Redesigning workspaces for a post-Covid-19 world
One area that will come under particular scrutiny is the office workplace where social distancing measures are often difficult to maintain, and workers are often in close proximity to each other – for instance in lifts, passing through corridors or at co-working desks.
After emerging from self-isolation, employees will be hyper alert about hygiene and density issues, and, although most countries in Africa have (to date) avoided the need for a complete lockdown, workers will expect global standard safety measures to be in place when they return to the office.
Greater health, safety measures
Globally, flexible and serviced office providers, like Kofisi, have seen the damage Covid-19 wreaked on the industry in the US and Europe. Demand for commercial space there plummeted, and office providers took a hit because clients had to work from home. Now people will soon be allowed back, there are calls for increased health and safety measures – above and beyond providing hand sanitisers and deep cleaning - to reduce the transmission of viruses in the workplace.

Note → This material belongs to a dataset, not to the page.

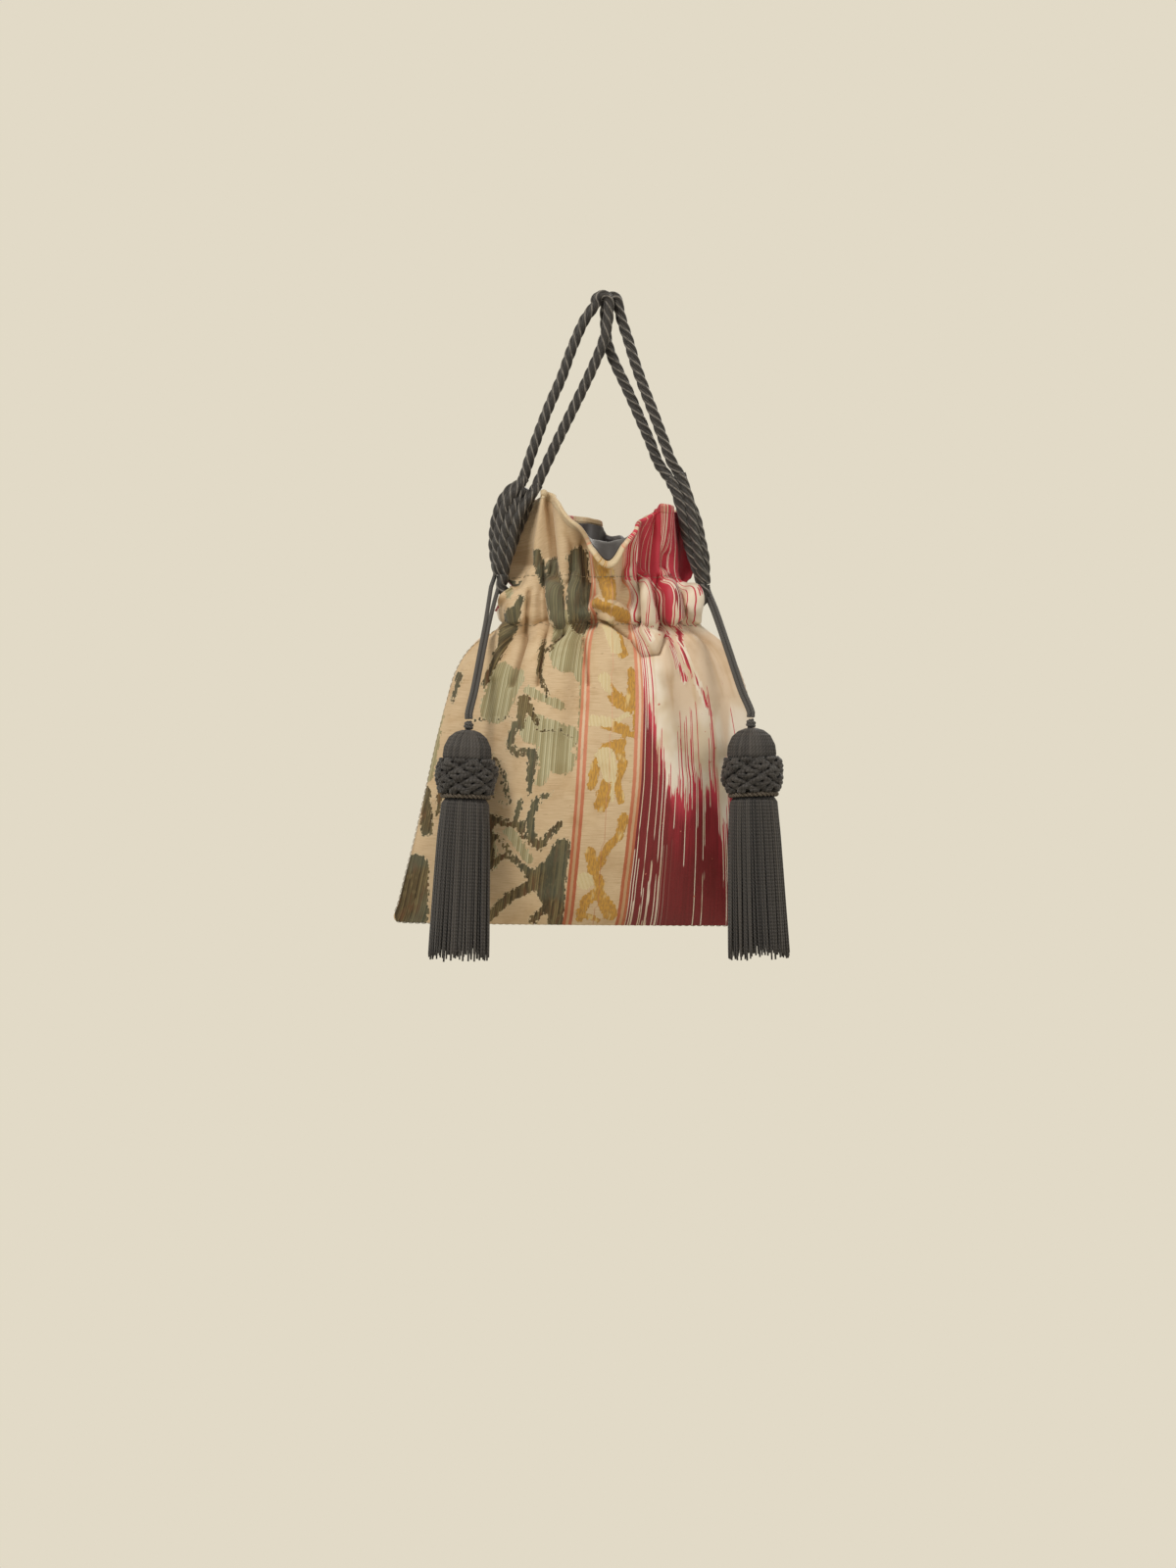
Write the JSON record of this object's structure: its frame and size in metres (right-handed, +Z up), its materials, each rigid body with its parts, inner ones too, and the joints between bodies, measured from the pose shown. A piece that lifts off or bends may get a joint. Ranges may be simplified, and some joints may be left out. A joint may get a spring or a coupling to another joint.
{
  "type": "kinchaku drawstring pouch",
  "caption": "Lined cloth drawstring pouch, gathered under a frilled header by rope cords whose loops are its handles, with a tassel hanging at each side.",
  "frame": {"origin": "the point that the pouch hangs from, on the underside of the bend of both handles", "axes": "+Z up, the front faces -Y, +X to the right as seen from the front"},
  "size_m": [0.2076, 0.0843, 0.3519],
  "materials": {
    "brocade": "striped cut velvet and satin weave",
    "lining": "matt plain weave",
    "rope": "satin twisted rope",
    "thin_cord": "satin braided cord",
    "yarn": "twisted yarn"
  },
  "bodies": {
    "pouch": {"front_panel": "brocade", "back_panel": "brocade", "front_lining": "lining", "back_lining": "lining", "left_cord_run": "rope", "right_cord_run": "rope"},
    "left_drawcord": {"left_tail_front": "rope", "left_tail_back": "rope", "left_knot": "rope", "left_handle_loop": "rope"},
    "left_hanging_cord": {"left_tassel_cord": "thin_cord"},
    "left_tassel": {"left_tassel_tie": "thin_cord", "left_tassel_yarn": "yarn", "left_tassel_collar": "yarn", "left_tassel_band": "yarn"},
    "right_drawcord": {"right_tail_front": "rope", "right_tail_back": "rope", "right_knot": "rope", "right_handle_loop": "rope"},
    "right_hanging_cord": {"right_tassel_cord": "thin_cord"},
    "right_tassel": {"right_tassel_tie": "thin_cord", "right_tassel_yarn": "yarn", "right_tassel_collar": "yarn", "right_tassel_band": "yarn"}
  },
  "joints": [
    {"name": "left_cord_pull", "type": "slide", "parent": "pouch", "child": "left_drawcord", "axis": [-1, 0, 0], "range_m": [0, 0.008]},
    {"name": "left_cord_swing", "type": "hinge", "parent": "left_drawcord", "child": "left_hanging_cord", "pos_m": [-0.06, -0.001, -0.1453], "axis": [0, 1, 0], "range_deg": [0, 25]},
    {"name": "left_tassel_swing", "type": "hinge", "parent": "left_hanging_cord", "child": "left_tassel", "pos_m": [-0.0715, -0.0345, -0.2235], "axis": [-1, 0, 0], "range_deg": [0, 40]},
    {"name": "right_cord_pull", "type": "slide", "parent": "pouch", "child": "right_drawcord", "axis": [1, 0, 0], "range_m": [0, 0.008]},
    {"name": "right_cord_swing", "type": "hinge", "parent": "right_drawcord", "child": "right_hanging_cord", "pos_m": [0.057, -0.001, -0.1503], "axis": [0, -1, 0], "range_deg": [0, 25]},
    {"name": "right_tassel_swing", "type": "hinge", "parent": "right_hanging_cord", "child": "right_tassel", "pos_m": [0.0755, -0.033, -0.2225], "axis": [-1, 0, 0], "range_deg": [0, 40]}
  ]
}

There’s going to have to be a complete redesign of some office areas. Most of our members rent private offices, but our co-working spaces focus on people getting together, maximising collaboration and community. Now it’s about redesigning for safety and providing enough space, while making sure workers can collaborate in other ways.
Most office providers implemented WHO guidelines at the start of the pandemic, but we believe workers will want to go further to ensure their personal safety by combining private offices or enclosed work zones with larger desks in shared working areas where there’s more control over who they interact with.
Smaller private offices preferable
Speaking on a virtual panel on Instagram, the CEO of Industrious, Jamie Hodari, believes the co-working part of his business will probably diminish because of a perceived risk of infection. He argues that 30 private offices, housing one to four people would be preferable to a giant open floor plan for 120 people.
Other safety measures suggested by the industry include:
- Increasing the size of desks from 1.4 meters to 1.8 or two metres wide, making it easier to observe the six feet rule.
- Using disposable paper placemats for co-workers to put under laptops.
- Installing air filtration and ventilation systems.
- Installing thermal imaging systems to check the temperature of colleagues.
- Zoning areas to make it easier to social distance and creating one-way traffic systems around the office to minimise transmission of the virus.
- Limiting the number of people in the office at one time.
- Improving smart technology that limits the need for touching the building. Tech could also be used to track employees’ movements and notify them when the sic-feet rule is breached.
But improvements to office facilities and having fewer people in the office comes at a cost to landlords, office providers and end users. Not easy to stomach given the current economic climate.
Office space still needed
We firmly believe that despite current challenges, businesses will still need office space in the future.
To meet clients and to affirm or share ideas requires a formal work environment. Technology has made home working easier and remote meetings possible, but like home schooling, you miss out on all the benefits a specialised environment provides.
At home, small children, pets and unfinished chores make it difficult to be wholly productive. Add that to unreliable power and poor internet service and it can be frustrating getting things done. An office solves this, delivering a stable and reliable work environment, every day.
Blended way of working
The pandemic will bring about an acceptance for a more blended way of working, allowing clients to work from home a couple of days a week, whilst also having access to office facilities.
Equally, a flexible office licence is more appealing financially during uncertain times because they allow for agility. Businesses aren’t tied to traditional long-term leases with additional operating costs in an unreliable economy.
Things have been tough, but we see this as an opportunity for innovation. If there’s one thing we’ve learnt as flexible workspace providers, it’s that constant innovation and being agile is what our customers need.